You know what I never really liked as a kid? Word problems. You're sitting in math class one fine day and the teacher passes out a worksheet. It's got one paragraph on it, and the rest of it is blank space where you're supposed to put all your work.
And this one paragraph is all like, 'If Farmer Brown has 27 bushels of apples and each bushel has 57 ' rotten, wormy apples in it, how many of his children does he have to sell to a Nike sweatshop in Malaysia to buy two aspirin for his ailing mother-in-law during the Depression?'
And then you get to Algebra, and it's even worse. Now you learn that math isn't just about numbers. Now you have to use letters too! I always thought those were just for English class, but no! Now you have to mix them in with your numbers.

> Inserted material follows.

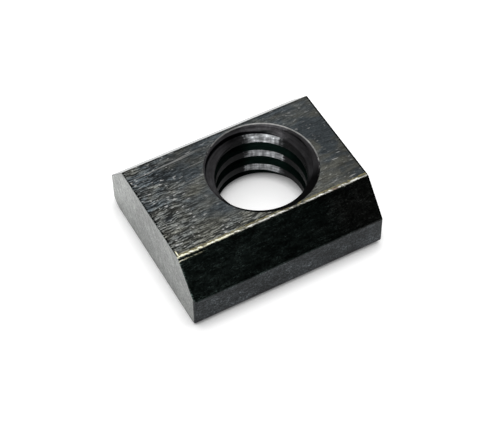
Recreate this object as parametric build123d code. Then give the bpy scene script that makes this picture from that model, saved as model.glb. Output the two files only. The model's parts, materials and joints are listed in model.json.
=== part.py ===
from build123d import *

import os
from math import radians, tan

# Slide-in nut for a T-slot: a length of drawn steel bar with one threaded bore, set off the middle.
# It lies on its wide clamping face with the narrow face up. The origin is where the thread's axis
# meets the clamping face. X runs along the slot, Y across it, and +Z from the wide face to the narrow.
# Lengths are in millimetres and angles in degrees.

# Section of the bar, across the slot
clamping_width = 10.7
narrow_width = 7.1
thickness = 4.35
side_height = 2.25
front_base_radius = 0.4
back_base_radius = 0.95
shoulder_radius = 0.2
narrow_edge_radius = 0.12

# Length cut from the bar, and the edges that the cut leaves. The blade rolls one base edge over.
cut_length = 12.4
cut_edge_break = 0.06
rolled_base_radius = 0.4

# Threaded bore: 1/4-20 UNC, modelled at its crests
thread_offset = 1.1
thread_crest_radius = 2.7
clamping_rim_radius = 3.4
clamping_countersink_angle = 118.0
narrow_rim_radius = 3.4
narrow_countersink_angle = 138.0

# Shallow seat of a second, larger drill in the narrow countersink, off the thread's axis
seat_radius = 3.06
seat_depth = 0.4
seat_point_angle = 132.0
seat_offset = 0.26


def rounded_corner(section, corner, radius):
    """Rounds the corner of a flat section that lies nearest to the given point."""
    nearest = section.vertices().sort_by_distance(corner)[0]
    return fillet(nearest, radius)


def bar_section():
    """Section of the bar, drawn with Y to the right and Z up, and standing on the clamping face."""
    half_base = clamping_width / 2
    half_top = narrow_width / 2
    front_base = (-half_base, 0)
    front_shoulder = (-half_base, side_height)
    front_top = (-half_top, thickness)
    back_top = (half_top, thickness)
    back_shoulder = (half_base, side_height)
    back_base = (half_base, 0)
    corner_radii = {
        front_base: front_base_radius,
        front_shoulder: shoulder_radius,
        front_top: narrow_edge_radius,
        back_top: narrow_edge_radius,
        back_shoulder: shoulder_radius,
        back_base: back_base_radius,
    }
    section = make_face(Polyline(*corner_radii, close=True))
    for corner, radius in corner_radii.items():
        section = rounded_corner(section, corner, radius)
    return section


def rolled_edge_waste():
    """What the blade's roll takes off the base edge at one end: the corner outside its rounding."""
    half_length = cut_length / 2
    radius = rolled_base_radius
    inner = half_length - radius
    outer = half_length + radius
    corner = make_face(
        Polyline((inner, -radius), (outer, -radius), (outer, radius), (inner, radius), close=True)
    )
    waste = corner - Pos(inner, radius) * Circle(radius)
    return extrude(Plane.XZ * waste, amount=clamping_width, both=True)


def cut_bar():
    """The bar cut to length, with its edges broken round both ends and one base edge rolled over."""
    bar = extrude(Plane.YZ * bar_section(), amount=cut_length / 2, both=True)
    ends = bar.faces().filter_by(Axis.X)
    return chamfer(ends.edges(), cut_edge_break) - rolled_edge_waste()


def turned(half_section):
    """Solid of revolution about Z, from a closed outline of radius and height."""
    return revolve(Plane.XZ * make_face(half_section), axis=Axis.Z)


def cone_depth(outer_radius, inner_radius, full_angle):
    """Depth of a cone between two of its radii."""
    return (outer_radius - inner_radius) / tan(radians(full_angle / 2))


def bore():
    """Space inside the thread's crests, with the countersink at each face."""
    crest = thread_crest_radius
    clamping_depth = cone_depth(clamping_rim_radius, crest, clamping_countersink_angle)
    narrow_depth = cone_depth(narrow_rim_radius, crest, narrow_countersink_angle)
    half_section = Polyline(
        (0, 0),
        (clamping_rim_radius, 0),
        (crest, clamping_depth),
        (crest, thickness - narrow_depth),
        (narrow_rim_radius, thickness),
        (0, thickness),
        close=True,
    )
    return turned(half_section)


def drill_seat():
    """Space that the second drill took, with its pointed bottom."""
    seat_height = thickness - seat_depth
    point_height = seat_height - cone_depth(seat_radius, 0, seat_point_angle)
    half_section = Polyline(
        (0, point_height),
        (seat_radius, seat_height),
        (seat_radius, thickness),
        (0, thickness),
        close=True,
    )
    return Pos(-seat_offset, 0, 0) * turned(half_section)


def slot_nut():
    """The whole nut, with the thread's axis on Z."""
    return Pos(-thread_offset, 0, 0) * cut_bar() - bore() - drill_seat()


os.makedirs("parts", exist_ok=True)
export_step(slot_nut(), "parts/slot_nut.step")
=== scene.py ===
"""Slide-in nut for a T-slot: drawn bar with a threaded bore and black oxide, in a small studio."""

import json
from math import atan2, cos, hypot, pi, radians, sin, tan

import bmesh
import bpy
from mathutils import Matrix, Vector


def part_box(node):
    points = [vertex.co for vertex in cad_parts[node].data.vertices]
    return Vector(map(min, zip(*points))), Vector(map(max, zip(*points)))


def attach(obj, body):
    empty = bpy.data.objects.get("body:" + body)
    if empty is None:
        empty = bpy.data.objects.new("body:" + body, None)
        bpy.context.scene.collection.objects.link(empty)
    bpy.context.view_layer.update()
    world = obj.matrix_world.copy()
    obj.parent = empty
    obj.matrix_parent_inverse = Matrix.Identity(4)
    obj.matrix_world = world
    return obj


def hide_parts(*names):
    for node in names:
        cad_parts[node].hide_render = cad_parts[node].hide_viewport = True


bl_info = {
    "name": "Slot Nut Maker",
    "version": (1, 0, 0),
    "blender": (4, 5, 0),
    "location": "3D View > Sidebar > Slot Nut",
    "description": "Models a slide-in T-slot nut with its thread, worn black oxide and a studio",
    "category": "Object",
}

MM = 0.001
NUT = "slot_nut"
BODY = "slot_nut_body"

# Facets in a full turn, for the drills and the tap alike.
TURN_STEPS = 144
# Faces that meet at less than this are shaded as one smooth surface.
SMOOTH_ANGLE = radians(14)
# A face whose normal has more than this along an axis counts as square to it.
SQUARE = 0.98
# How close to a cutting plane a point has to be to count as on it.
PLANE_SLACK = 1e-8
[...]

Sooner or later, you're doing your homework and you run across this problem: 2x2 + 5y27 (3w1/99 ' 7s3) = 2 And you're left wondering, 'How can all those letters equal two?'
All right, so finally you're going along at a pretty fair pace with that, getting maybe five problems done an hour, and you look back at the assignment: p.127 problems 1-319. Anyway, you're chugging along, when suddenly you turn the page, and- word problems! No warning or anything. They just kind of snuck up on you. You're doing all these nice little number-letter problems, then you turn the page and WHAM! Word problems. And now that you're learning Algebra, it's no 'Farmer Brown selling his children into slavery.' Now you have to find an equation for this weird little s-curvy line on a 3-D set of axes that's putting its money into a bank with compound interest. And you're asking yourself, 'What happened to those nice little bar graphs? When did this curvy thing and compound-interest banks sneak in?' And somehow, your teacher expects you to understand this.